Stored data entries
>>>

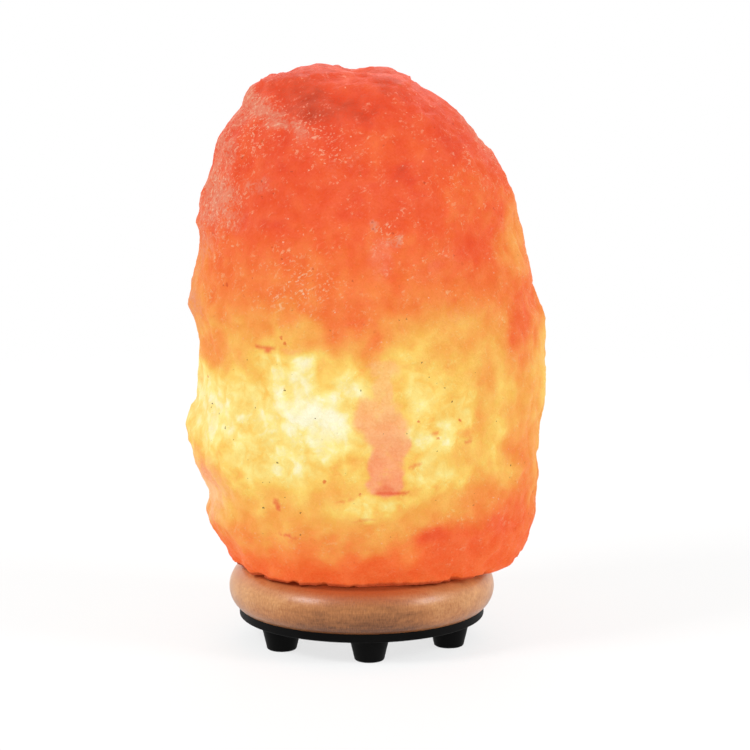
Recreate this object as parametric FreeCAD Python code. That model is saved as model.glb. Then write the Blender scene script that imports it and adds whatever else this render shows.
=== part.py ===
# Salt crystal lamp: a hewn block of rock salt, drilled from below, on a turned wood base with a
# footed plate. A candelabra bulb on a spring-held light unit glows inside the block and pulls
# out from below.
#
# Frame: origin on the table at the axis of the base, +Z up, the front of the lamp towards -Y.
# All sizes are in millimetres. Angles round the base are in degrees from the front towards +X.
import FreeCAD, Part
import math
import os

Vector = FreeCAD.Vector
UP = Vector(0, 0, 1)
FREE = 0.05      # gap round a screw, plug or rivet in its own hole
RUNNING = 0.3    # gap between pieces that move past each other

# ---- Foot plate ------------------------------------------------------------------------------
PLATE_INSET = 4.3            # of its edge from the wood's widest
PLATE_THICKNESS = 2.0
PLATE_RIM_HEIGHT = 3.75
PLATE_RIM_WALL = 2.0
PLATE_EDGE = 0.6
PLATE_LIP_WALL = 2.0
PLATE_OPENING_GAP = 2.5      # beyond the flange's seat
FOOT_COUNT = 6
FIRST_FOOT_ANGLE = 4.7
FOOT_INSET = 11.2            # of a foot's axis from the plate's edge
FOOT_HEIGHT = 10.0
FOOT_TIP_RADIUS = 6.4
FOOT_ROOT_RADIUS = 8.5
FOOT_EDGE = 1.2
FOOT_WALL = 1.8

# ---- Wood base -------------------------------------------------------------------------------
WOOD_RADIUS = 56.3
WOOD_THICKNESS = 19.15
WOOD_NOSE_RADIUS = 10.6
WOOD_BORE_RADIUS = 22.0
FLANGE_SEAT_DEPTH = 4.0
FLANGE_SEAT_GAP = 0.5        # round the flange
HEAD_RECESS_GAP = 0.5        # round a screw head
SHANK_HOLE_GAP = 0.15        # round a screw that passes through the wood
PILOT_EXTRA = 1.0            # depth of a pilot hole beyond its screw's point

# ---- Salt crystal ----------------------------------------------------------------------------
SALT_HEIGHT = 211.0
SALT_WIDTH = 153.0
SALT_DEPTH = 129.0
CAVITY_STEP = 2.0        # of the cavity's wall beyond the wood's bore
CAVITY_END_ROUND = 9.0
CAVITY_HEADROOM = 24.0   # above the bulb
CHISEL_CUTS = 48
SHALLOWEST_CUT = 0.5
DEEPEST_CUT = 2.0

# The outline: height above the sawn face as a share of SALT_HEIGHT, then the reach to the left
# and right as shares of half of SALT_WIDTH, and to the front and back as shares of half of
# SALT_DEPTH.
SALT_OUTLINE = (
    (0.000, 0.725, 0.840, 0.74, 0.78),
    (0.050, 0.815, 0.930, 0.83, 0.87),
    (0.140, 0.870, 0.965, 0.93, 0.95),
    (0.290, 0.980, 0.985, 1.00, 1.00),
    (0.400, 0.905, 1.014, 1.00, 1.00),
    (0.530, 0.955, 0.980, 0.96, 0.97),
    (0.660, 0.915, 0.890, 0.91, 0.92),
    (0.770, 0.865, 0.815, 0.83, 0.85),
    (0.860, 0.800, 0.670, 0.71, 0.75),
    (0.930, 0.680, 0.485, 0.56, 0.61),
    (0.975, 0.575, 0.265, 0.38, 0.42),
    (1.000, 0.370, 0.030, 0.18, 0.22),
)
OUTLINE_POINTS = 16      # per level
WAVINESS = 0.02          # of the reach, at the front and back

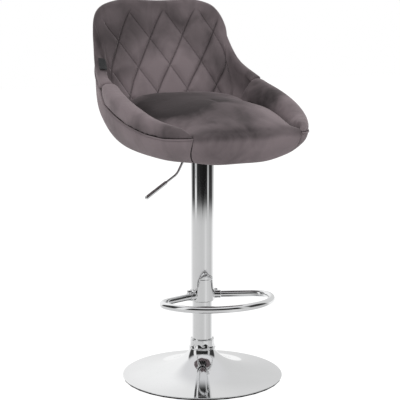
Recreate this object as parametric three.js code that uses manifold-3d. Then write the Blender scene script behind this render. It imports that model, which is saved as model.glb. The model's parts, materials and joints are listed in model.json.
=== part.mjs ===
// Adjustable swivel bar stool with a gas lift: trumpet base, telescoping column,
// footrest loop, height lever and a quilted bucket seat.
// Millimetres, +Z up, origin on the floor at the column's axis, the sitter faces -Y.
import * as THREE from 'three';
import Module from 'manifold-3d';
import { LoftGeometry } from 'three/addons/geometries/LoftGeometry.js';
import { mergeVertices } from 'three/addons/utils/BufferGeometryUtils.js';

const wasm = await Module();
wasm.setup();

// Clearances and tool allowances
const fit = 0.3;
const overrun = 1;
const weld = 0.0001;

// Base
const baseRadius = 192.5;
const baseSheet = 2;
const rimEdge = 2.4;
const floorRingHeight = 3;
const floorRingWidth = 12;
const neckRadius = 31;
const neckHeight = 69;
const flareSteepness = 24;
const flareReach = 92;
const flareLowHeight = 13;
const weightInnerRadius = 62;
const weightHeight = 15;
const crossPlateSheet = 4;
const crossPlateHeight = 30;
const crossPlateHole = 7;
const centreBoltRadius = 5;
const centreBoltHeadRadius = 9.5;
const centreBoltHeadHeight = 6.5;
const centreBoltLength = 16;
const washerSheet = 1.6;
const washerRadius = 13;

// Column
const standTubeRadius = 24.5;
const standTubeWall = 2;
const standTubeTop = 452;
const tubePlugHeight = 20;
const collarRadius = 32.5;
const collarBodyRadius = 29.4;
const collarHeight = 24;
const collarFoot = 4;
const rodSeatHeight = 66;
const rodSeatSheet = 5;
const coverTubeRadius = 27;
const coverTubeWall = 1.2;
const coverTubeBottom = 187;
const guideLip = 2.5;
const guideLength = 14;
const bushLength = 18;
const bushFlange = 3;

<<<

Word for word, please print every line from the beginning of the records to the line bearing "RUNNING = 0.3", counting both ends and stopping there.

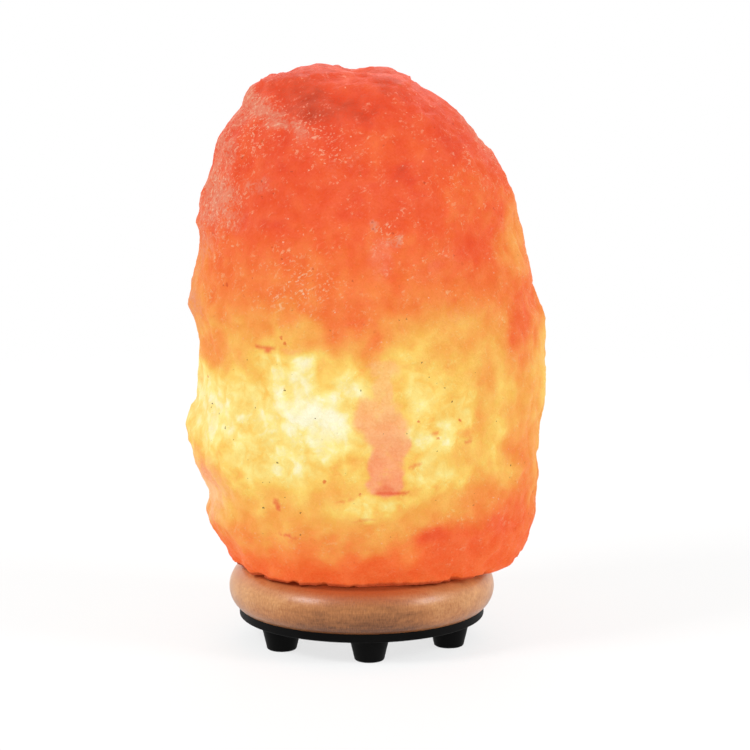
Recreate this object as parametric FreeCAD Python code. That model is saved as model.glb. Then write the Blender scene script that imports it and adds whatever else this render shows.
=== part.py ===
# Salt crystal lamp: a hewn block of rock salt, drilled from below, on a turned wood base with a
# footed plate. A candelabra bulb on a spring-held light unit glows inside the block and pulls
# out from below.
#
# Frame: origin on the table at the axis of the base, +Z up, the front of the lamp towards -Y.
# All sizes are in millimetres. Angles round the base are in degrees from the front towards +X.
import FreeCAD, Part
import math
import os

Vector = FreeCAD.Vector
UP = Vector(0, 0, 1)
FREE = 0.05      # gap round a screw, plug or rivet in its own hole
RUNNING = 0.3    # gap between pieces that move past each other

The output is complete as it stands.